Stacey Abrams, 2021, 31”x59”. Felted wool, angelina fiber, machine stitching. A TikTok video of Kat working on this piece has almost 13 million views and remains her most watched video.
What does your design process look like? Can you walk us through the steps of designing a new felted wool piece?

I have two different ways in which I work. One way is portrait commissions. For those feltings, I work directly from a reference image. These tend to go more quickly than the pieces I create for myself as I am not creating environments or poses just simply replicating what I see in felt.

For the pieces I create because I need or want to, my process is considerably more complex and time consuming. Many of these pieces start as pencil sketches. I will often mull over an idea for months or even years before I get around to committing to a composition and begin felting.

A shot of Kat in her basement studio working on the second in the Four Seasons Series. (Fall)

My next step is to collect reference images that I patch together to create the environment and pose I am looking for. I will often create digital sketches as well, because it allows me to quickly make design and color changes. Once I have hashed out the big choices I will create a color study in paint. I do this because the more I render a subject the more familiar I am with it and I am able to think through how I will tackle it with wool. Through the digital and painting stages I can make decisions about color and composition so by the time I get to the felting, I have a clear idea of where I am going.

I plan out the layers of pressed felt I will use to create the image. Often I will have a large piece as the base layer and then the main figure or figures, and often the large compositional elements will have their own layers or colors of pressed felt. I will print the reference image full size and then use iron transfer markers to transfer an outline onto my pressed felt. This helps keep my proportions in check as I work, though I do need to keep an eye on them as the wool shrinks the more you felt it and can cause warping in the image. Sometimes I spend months needle felting the image. I work with a fine merino top, blending colors as I work. I rarely use a color on my felting that isn’t blended. I find that the blended colors have more depth and interest than using a single dyed color.

Speak Truth, 28”x30”. Felted wool. This piece was part of an exhibit called “Threads of Resistance” that toured around the country in 2017. It’s been in multiple museum shows and in a book called Dressing the Resistance by Camilla Benda.

I work in layers as I needle felt, adding thin layers on top of each other to get the colors and values I need. After I have built the image through needle felting, I wet felt it. This process is much quicker and more physical. Wet felting has been around for thousands of years. You use hot water, soap, and agitation to meld the fibers together permanently. This step is not strictly necessary. Since my images are meant to hang on a wall they do not need to be wet felted, I could leave it at the needle felting and call it done. I like the surface of a wet felted piece. It has a sheen and softness to it that you can’t get from a needle felted image.
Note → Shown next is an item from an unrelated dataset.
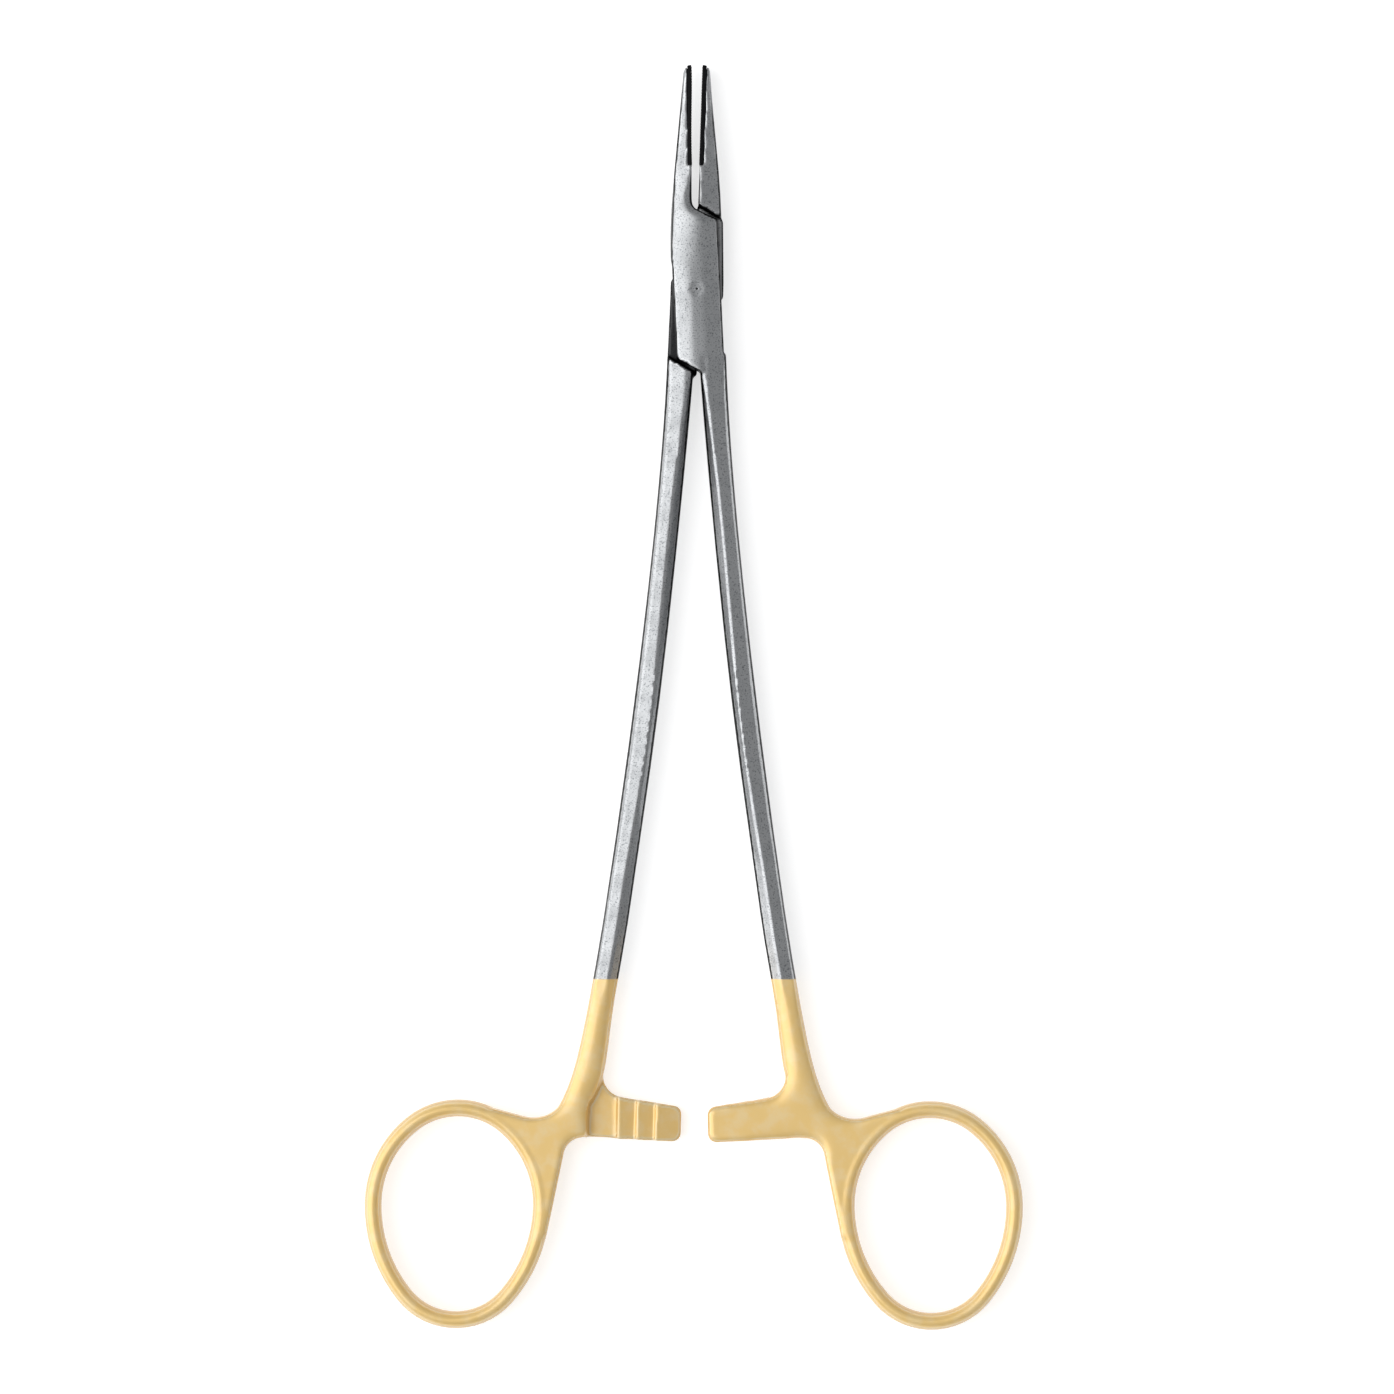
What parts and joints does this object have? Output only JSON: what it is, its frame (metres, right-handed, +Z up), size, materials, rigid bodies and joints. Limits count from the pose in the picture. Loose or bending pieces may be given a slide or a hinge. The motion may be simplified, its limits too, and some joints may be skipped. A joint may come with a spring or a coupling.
{
  "type": "surgical needle holder",
  "caption": "Slim surgical needle holder with carbide jaw inserts, a box lock, long faceted shanks, a sawtooth ratchet and gilt finger rings.",
  "frame": {"origin": "on the pivot axis of the box lock, in the plane of the flat strip under the box on which the instrument rests", "axes": "+Y towards the jaw tips, +X to the right as seen from above, +Z up along the pivot axis; the jaws lie slightly open, the left shank turned 1.52 and the right 1.12 degrees out of the closed position"},
  "size_m": [0.0937, 0.1799, 0.0058],
  "materials": {
    "stainless_steel": "satin stainless steel, the handles gilt from above the ratchet down",
    "tungsten_carbide": "dark matt sintered carbide",
    "pin_steel": "ground flush and satin"
  },
  "bodies": {
    "female": {"female_half": "stainless_steel", "female_jaw_insert": "tungsten_carbide", "box_lock_pin": "pin_steel"},
    "male": {"male_half": "stainless_steel", "male_jaw_insert": "tungsten_carbide"}
  },
  "joints": [
    {"name": "box_lock_hinge", "type": "hinge", "parent": "female", "child": "male", "pos_m": [0, 0, 0.0029], "axis": [0, 0, -1], "range_deg": [-2.62, 27]}
  ]
}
After I have wet felted the image, the whole thing is rinsed and dried. I will then go back into the image with needle felting to clarify any details that have been lost, and recently I have been adding black outlines to all my images. Sometimes I will add beading or stitching to embellish the image. My last step is to hand stitch my signature and then either add a hanging sleeve or frame the piece.

Aerial Silks, 2022, 41″ x 62″. Felted merino wool, angelina fiber.
Do you have any favorite tools or fibers?
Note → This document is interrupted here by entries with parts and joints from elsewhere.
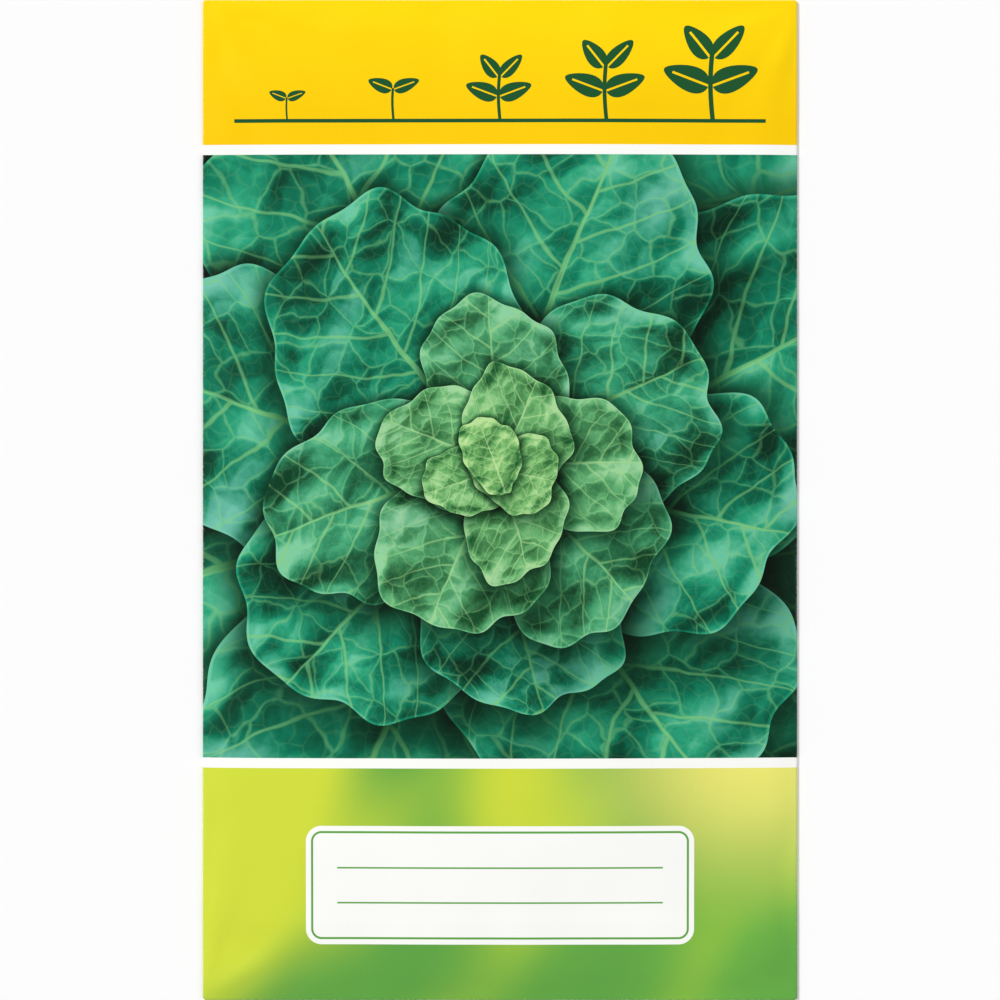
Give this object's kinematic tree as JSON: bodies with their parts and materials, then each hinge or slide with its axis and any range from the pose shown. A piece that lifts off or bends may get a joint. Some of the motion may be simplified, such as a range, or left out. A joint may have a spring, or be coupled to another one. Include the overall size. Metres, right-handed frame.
{
  "type": "seed packet",
  "caption": "Flat folded and glued paper seed packet, sealed and filled, lying on its back with its printed front panel up.",
  "frame": {"origin": "under the middle of the packet, on the surface it lies on", "axes": "+Y runs up the packet to its top edge, +X to the right of the printed front, +Z out of the printed front"},
  "size_m": [0.095, 0.16, 0.0046],
  "materials": {
    "printed_paper": "satin coated, printed",
    "seed_coat": "matte, finely pitted"
  },
  "bodies": {
    "root": {"packet": "printed_paper", "seeds": "seed_coat"}
  },
  "joints": []
}
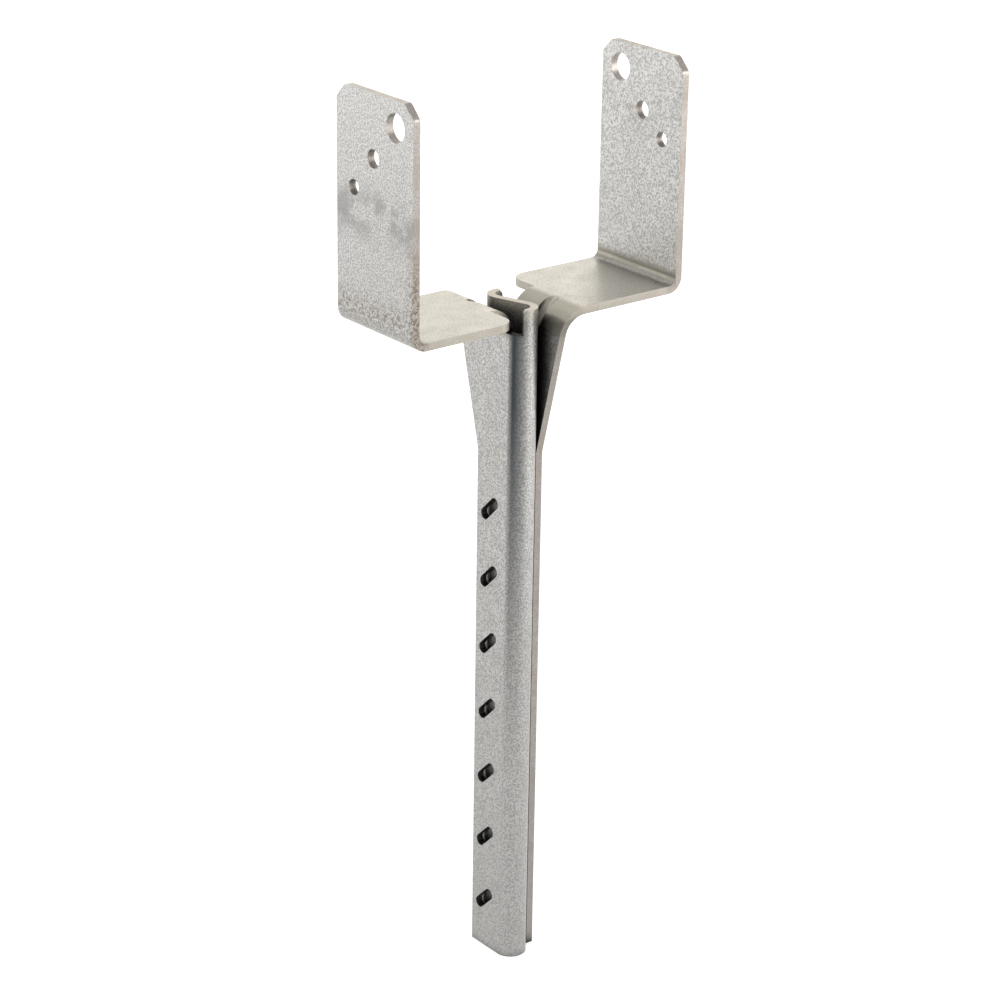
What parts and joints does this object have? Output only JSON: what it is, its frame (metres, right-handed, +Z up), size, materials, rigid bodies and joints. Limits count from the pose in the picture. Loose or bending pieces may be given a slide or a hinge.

I use almost exclusively Merino Wool 19.5 micron because the super fine fibers blend beautifully. For a canvas I use 100% wool pressed felt, often in multiple layers using cut outs to help keep the main elements crisper through the needle and wet felting stages. For needle felting I use a clover pen style needle felting tool because it’s super easy to change the needles and is lightweight.

Aerial Circle, 2014, 23”x30”, Acrylic, mica flakes painted on paper.
Why is fiber your chosen medium? What do you love about working with fiber?

I am someone who loves process. There is something uniquely engaging about creating things using a process that has existed for thousands of years. I have found it is the perfect mix of painterly expression and physical process that satisfies me in a way that other mediums have not. It also falls into the category of textiles which, in our culture, is mostly relegated to women. Creating textile art with a social commentary feels appropriate and in line with a long tradition of women makers who used this discipline to have a voice in a world that would prefer their silence.

Summer, Work in progress. This piece is not finished. It still needs top stitching and to be framed, but it’s the first in the four seasons series to be done with the felting portion.
How long does it take to complete a felted wool piece? How do you know when a piece is finished?

It can take me anywhere from 10 to over 100 hours to complete a piece. It all depends on the size and complexity of the image. As far as knowing when it’s done, that’s more difficult. Sometimes I think it’s done, I wet felt it, refine it, frame it, hang it on a wall, or even show it, to then decide it’s not right and rework it.

Do you have any advice for other needleworkers interested in exploring wool felting?

Start small and with a subject matter that you are comfortable with. If you start with something familiar it will give you a chance to learn the process without the added confusion of tackling a new subject matter. A starter’s kit that includes needles, some wool, a felting surface and a canvas of some sort is a great way to dip your toe in without a huge investment.

Taking a class is always an option too; and shameless self promotion here, I have an online class you can take that walks you through a black and white needle felted portrait:

You can take a class with me or someone else or watch a bunch of YouTube videos like I did, take whatever approach feels comfortable for you and have fun.